Pet Insurance MGA Technology: Build vs Buy Decision Framework
Pet Insurance MGA Technology: Build vs Buy Decision Framework
Technology is the operational backbone of a modern pet insurance MGA. The build vs buy decision affects your speed to market, total cost of ownership, competitive differentiation, and operational flexibility for years to come.
What Are the Core Technology Components Every Pet Insurance MGA Needs?
Every pet insurance MGA needs six core technology components: a policy administration system, claims management system, billing and payments platform, customer-facing applications, distribution tools, and data and analytics capabilities. These systems form the operational foundation that supports everything from quoting and binding to claims adjudication and carrier reporting.
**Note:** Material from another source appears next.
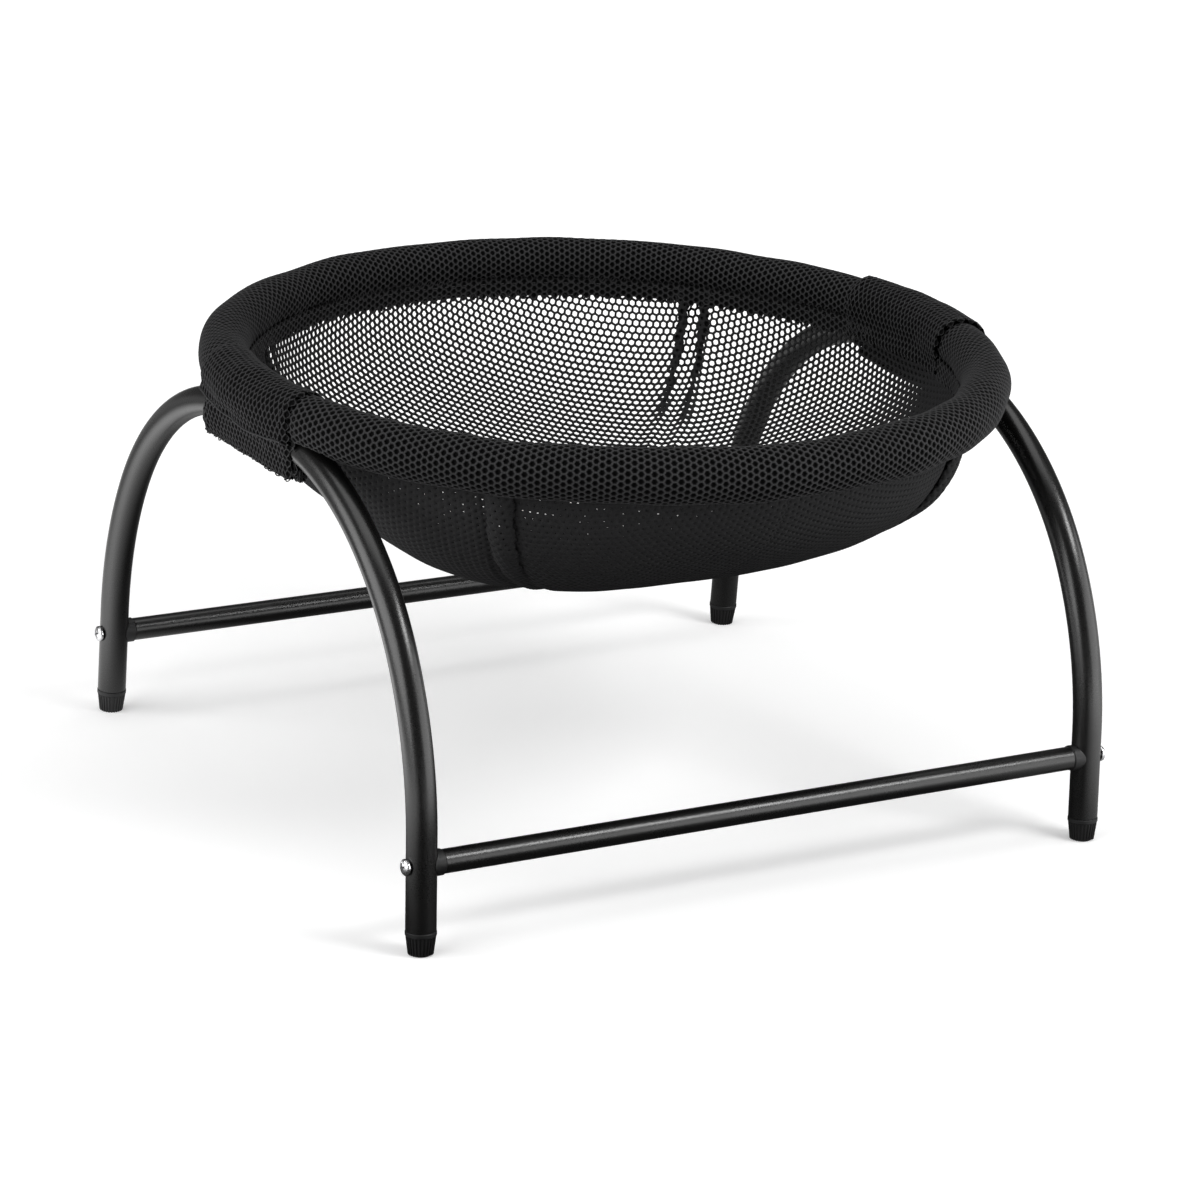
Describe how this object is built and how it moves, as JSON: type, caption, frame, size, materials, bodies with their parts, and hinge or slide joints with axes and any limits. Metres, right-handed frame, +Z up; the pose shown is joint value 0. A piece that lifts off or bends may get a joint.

1. Policy Administration System (PAS)
- Quote and rating engine
- Application processing and binding
- Policy issuance and document generation
- Endorsement and cancellation processing
- Renewal management
- Premium calculation and billing
2. Claims Management System
- FNOL intake and registration
- Document management and workflow
- Adjudication tools and benefit calculation
- Payment processing
- EOB generation
- Reporting and analytics
3. Billing and Payments
- Premium collection (credit card, ACH, payroll deduction)
- Failed payment handling and retry logic
- Commission calculation and disbursement
- Carrier premium remittance
- Financial reconciliation
4. Customer-Facing Applications
- Quote and enrollment website
- Customer self-service portal
- Mobile app (claims submission, policy management)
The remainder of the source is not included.